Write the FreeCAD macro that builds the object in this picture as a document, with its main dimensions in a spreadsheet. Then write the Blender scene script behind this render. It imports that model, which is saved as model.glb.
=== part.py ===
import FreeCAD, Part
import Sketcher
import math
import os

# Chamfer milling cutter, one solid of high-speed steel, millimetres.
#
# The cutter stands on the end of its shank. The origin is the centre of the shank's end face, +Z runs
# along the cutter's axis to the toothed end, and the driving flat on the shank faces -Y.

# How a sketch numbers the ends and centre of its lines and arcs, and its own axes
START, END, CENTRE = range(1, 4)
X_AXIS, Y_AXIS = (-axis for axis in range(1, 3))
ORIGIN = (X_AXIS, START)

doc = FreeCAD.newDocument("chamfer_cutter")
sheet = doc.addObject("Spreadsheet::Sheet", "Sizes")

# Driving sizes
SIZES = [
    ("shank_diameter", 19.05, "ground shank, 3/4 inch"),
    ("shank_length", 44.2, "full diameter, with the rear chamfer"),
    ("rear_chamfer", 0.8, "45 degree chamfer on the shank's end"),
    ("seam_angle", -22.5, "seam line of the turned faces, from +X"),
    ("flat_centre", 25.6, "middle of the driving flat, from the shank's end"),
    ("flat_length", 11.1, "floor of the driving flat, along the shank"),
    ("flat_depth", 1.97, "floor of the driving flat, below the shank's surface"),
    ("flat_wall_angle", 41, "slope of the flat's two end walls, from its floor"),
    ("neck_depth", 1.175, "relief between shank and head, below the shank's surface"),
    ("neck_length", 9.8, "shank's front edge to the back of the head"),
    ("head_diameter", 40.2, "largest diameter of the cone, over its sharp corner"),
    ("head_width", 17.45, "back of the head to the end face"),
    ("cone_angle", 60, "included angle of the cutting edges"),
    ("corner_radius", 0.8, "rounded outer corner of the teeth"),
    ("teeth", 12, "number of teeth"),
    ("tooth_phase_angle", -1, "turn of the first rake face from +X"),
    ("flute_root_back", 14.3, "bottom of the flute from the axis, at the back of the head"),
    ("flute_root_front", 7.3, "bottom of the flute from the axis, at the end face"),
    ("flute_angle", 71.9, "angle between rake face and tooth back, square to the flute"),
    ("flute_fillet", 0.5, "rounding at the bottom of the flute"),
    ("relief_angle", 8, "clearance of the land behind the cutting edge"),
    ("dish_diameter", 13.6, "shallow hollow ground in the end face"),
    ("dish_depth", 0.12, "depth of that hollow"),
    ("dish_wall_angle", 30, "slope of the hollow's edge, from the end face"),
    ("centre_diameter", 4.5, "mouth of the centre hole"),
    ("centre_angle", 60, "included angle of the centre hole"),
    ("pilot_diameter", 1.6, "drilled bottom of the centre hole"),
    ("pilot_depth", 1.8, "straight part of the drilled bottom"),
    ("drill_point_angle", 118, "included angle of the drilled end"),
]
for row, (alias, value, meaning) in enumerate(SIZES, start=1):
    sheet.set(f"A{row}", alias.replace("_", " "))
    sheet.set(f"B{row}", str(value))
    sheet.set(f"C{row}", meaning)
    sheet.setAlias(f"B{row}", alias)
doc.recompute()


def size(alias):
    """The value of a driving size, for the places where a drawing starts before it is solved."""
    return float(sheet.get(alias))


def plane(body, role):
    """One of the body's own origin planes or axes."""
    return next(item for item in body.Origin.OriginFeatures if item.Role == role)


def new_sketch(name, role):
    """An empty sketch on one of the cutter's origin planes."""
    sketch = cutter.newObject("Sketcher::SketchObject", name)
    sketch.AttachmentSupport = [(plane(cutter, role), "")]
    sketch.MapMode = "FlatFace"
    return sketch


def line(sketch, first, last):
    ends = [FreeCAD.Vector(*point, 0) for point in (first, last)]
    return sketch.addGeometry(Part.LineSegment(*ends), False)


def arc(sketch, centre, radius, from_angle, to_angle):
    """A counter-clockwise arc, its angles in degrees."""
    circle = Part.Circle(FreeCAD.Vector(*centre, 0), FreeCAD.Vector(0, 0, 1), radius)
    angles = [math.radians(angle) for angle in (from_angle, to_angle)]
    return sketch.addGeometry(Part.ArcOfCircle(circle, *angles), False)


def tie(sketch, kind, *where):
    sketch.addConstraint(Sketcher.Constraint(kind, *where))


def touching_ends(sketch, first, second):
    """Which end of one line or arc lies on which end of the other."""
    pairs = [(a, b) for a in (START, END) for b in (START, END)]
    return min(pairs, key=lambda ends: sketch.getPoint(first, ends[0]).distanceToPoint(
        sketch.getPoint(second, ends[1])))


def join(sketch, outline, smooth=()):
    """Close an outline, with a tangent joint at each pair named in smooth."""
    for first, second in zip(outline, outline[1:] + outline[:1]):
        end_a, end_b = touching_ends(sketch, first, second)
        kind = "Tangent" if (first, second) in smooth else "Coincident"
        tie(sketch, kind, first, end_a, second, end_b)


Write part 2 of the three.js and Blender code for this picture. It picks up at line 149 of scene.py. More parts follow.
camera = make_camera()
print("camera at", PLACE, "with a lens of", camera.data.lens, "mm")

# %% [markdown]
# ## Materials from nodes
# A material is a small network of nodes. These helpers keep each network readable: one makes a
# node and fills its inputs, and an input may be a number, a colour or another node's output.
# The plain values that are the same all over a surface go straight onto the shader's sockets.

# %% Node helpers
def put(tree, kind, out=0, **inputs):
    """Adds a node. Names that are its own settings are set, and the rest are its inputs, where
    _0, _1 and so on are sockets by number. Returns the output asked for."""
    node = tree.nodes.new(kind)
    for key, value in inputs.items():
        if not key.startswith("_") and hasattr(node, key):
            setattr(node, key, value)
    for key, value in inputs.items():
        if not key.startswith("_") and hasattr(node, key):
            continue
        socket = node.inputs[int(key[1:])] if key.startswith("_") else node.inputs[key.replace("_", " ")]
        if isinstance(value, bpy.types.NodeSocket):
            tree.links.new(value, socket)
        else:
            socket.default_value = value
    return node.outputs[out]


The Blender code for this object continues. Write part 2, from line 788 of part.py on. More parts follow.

### Your task
Output all preceding records character for character.

### Solved problem
Write the FreeCAD macro that builds the object in this picture as a document, with its main dimensions in a spreadsheet. Then write the Blender scene script behind this render. It imports that model, which is saved as model.glb.
=== part.py ===
import FreeCAD, Part
import Sketcher
import math
import os

# Chamfer milling cutter, one solid of high-speed steel, millimetres.
#
# The cutter stands on the end of its shank. The origin is the centre of the shank's end face, +Z runs
# along the cutter's axis to the toothed end, and the driving flat on the shank faces -Y.

# How a sketch numbers the ends and centre of its lines and arcs, and its own axes
START, END, CENTRE = range(1, 4)
X_AXIS, Y_AXIS = (-axis for axis in range(1, 3))
ORIGIN = (X_AXIS, START)

doc = FreeCAD.newDocument("chamfer_cutter")
sheet = doc.addObject("Spreadsheet::Sheet", "Sizes")

# Driving sizes
SIZES = [
    ("shank_diameter", 19.05, "ground shank, 3/4 inch"),
    ("shank_length", 44.2, "full diameter, with the rear chamfer"),
    ("rear_chamfer", 0.8, "45 degree chamfer on the shank's end"),
    ("seam_angle", -22.5, "seam line of the turned faces, from +X"),
    ("flat_centre", 25.6, "middle of the driving flat, from the shank's end"),
    ("flat_length", 11.1, "floor of the driving flat, along the shank"),
    ("flat_depth", 1.97, "floor of the driving flat, below the shank's surface"),
    ("flat_wall_angle", 41, "slope of the flat's two end walls, from its floor"),
    ("neck_depth", 1.175, "relief between shank and head, below the shank's surface"),
    ("neck_length", 9.8, "shank's front edge to the back of the head"),
    ("head_diameter", 40.2, "largest diameter of the cone, over its sharp corner"),
    ("head_width", 17.45, "back of the head to the end face"),
    ("cone_angle", 60, "included angle of the cutting edges"),
    ("corner_radius", 0.8, "rounded outer corner of the teeth"),
    ("teeth", 12, "number of teeth"),
    ("tooth_phase_angle", -1, "turn of the first rake face from +X"),
    ("flute_root_back", 14.3, "bottom of the flute from the axis, at the back of the head"),
    ("flute_root_front", 7.3, "bottom of the flute from the axis, at the end face"),
    ("flute_angle", 71.9, "angle between rake face and tooth back, square to the flute"),
    ("flute_fillet", 0.5, "rounding at the bottom of the flute"),
    ("relief_angle", 8, "clearance of the land behind the cutting edge"),
    ("dish_diameter", 13.6, "shallow hollow ground in the end face"),
    ("dish_depth", 0.12, "depth of that hollow"),
    ("dish_wall_angle", 30, "slope of the hollow's edge, from the end face"),
    ("centre_diameter", 4.5, "mouth of the centre hole"),
    ("centre_angle", 60, "included angle of the centre hole"),
    ("pilot_diameter", 1.6, "drilled bottom of the centre hole"),
    ("pilot_depth", 1.8, "straight part of the drilled bottom"),
    ("drill_point_angle", 118, "included angle of the drilled end"),
]
for row, (alias, value, meaning) in enumerate(SIZES, start=1):
    sheet.set(f"A{row}", alias.replace("_", " "))
    sheet.set(f"B{row}", str(value))
    sheet.set(f"C{row}", meaning)
    sheet.setAlias(f"B{row}", alias)
doc.recompute()


def size(alias):
    """The value of a driving size, for the places where a drawing starts before it is solved."""
    return float(sheet.get(alias))


def plane(body, role):
    """One of the body's own origin planes or axes."""
    return next(item for item in body.Origin.OriginFeatures if item.Role == role)


def new_sketch(name, role):
    """An empty sketch on one of the cutter's origin planes."""
    sketch = cutter.newObject("Sketcher::SketchObject", name)
    sketch.AttachmentSupport = [(plane(cutter, role), "")]
    sketch.MapMode = "FlatFace"
    return sketch


def line(sketch, first, last):
    ends = [FreeCAD.Vector(*point, 0) for point in (first, last)]
    return sketch.addGeometry(Part.LineSegment(*ends), False)


def arc(sketch, centre, radius, from_angle, to_angle):
    """A counter-clockwise arc, its angles in degrees."""
    circle = Part.Circle(FreeCAD.Vector(*centre, 0), FreeCAD.Vector(0, 0, 1), radius)
    angles = [math.radians(angle) for angle in (from_angle, to_angle)]
    return sketch.addGeometry(Part.ArcOfCircle(circle, *angles), False)


def tie(sketch, kind, *where):
    sketch.addConstraint(Sketcher.Constraint(kind, *where))


def touching_ends(sketch, first, second):
    """Which end of one line or arc lies on which end of the other."""
    pairs = [(a, b) for a in (START, END) for b in (START, END)]
    return min(pairs, key=lambda ends: sketch.getPoint(first, ends[0]).distanceToPoint(
        sketch.getPoint(second, ends[1])))


def join(sketch, outline, smooth=()):
    """Close an outline, with a tangent joint at each pair named in smooth."""
    for first, second in zip(outline, outline[1:] + outline[:1]):
        end_a, end_b = touching_ends(sketch, first, second)
        kind = "Tangent" if (first, second) in smooth else "Coincident"
        tie(sketch, kind, first, end_a, second, end_b)


Write part 2 of the three.js and Blender code for this picture. It picks up at line 149 of scene.py. More parts follow.
camera = make_camera()
print("camera at", PLACE, "with a lens of", camera.data.lens, "mm")

# %% [markdown]
# ## Materials from nodes
# A material is a small network of nodes. These helpers keep each network readable: one makes a
# node and fills its inputs, and an input may be a number, a colour or another node's output.
# The plain values that are the same all over a surface go straight onto the shader's sockets.

# %% Node helpers
def put(tree, kind, out=0, **inputs):
    """Adds a node. Names that are its own settings are set, and the rest are its inputs, where
    _0, _1 and so on are sockets by number. Returns the output asked for."""
    node = tree.nodes.new(kind)
    for key, value in inputs.items():
        if not key.startswith("_") and hasattr(node, key):
            setattr(node, key, value)
    for key, value in inputs.items():
        if not key.startswith("_") and hasattr(node, key):
            continue
        socket = node.inputs[int(key[1:])] if key.startswith("_") else node.inputs[key.replace("_", " ")]
        if isinstance(value, bpy.types.NodeSocket):
            tree.links.new(value, socket)
        else:
            socket.default_value = value
    return node.outputs[out]


The Blender code for this object continues. Write part 2, from line 788 of part.py on. More parts follow.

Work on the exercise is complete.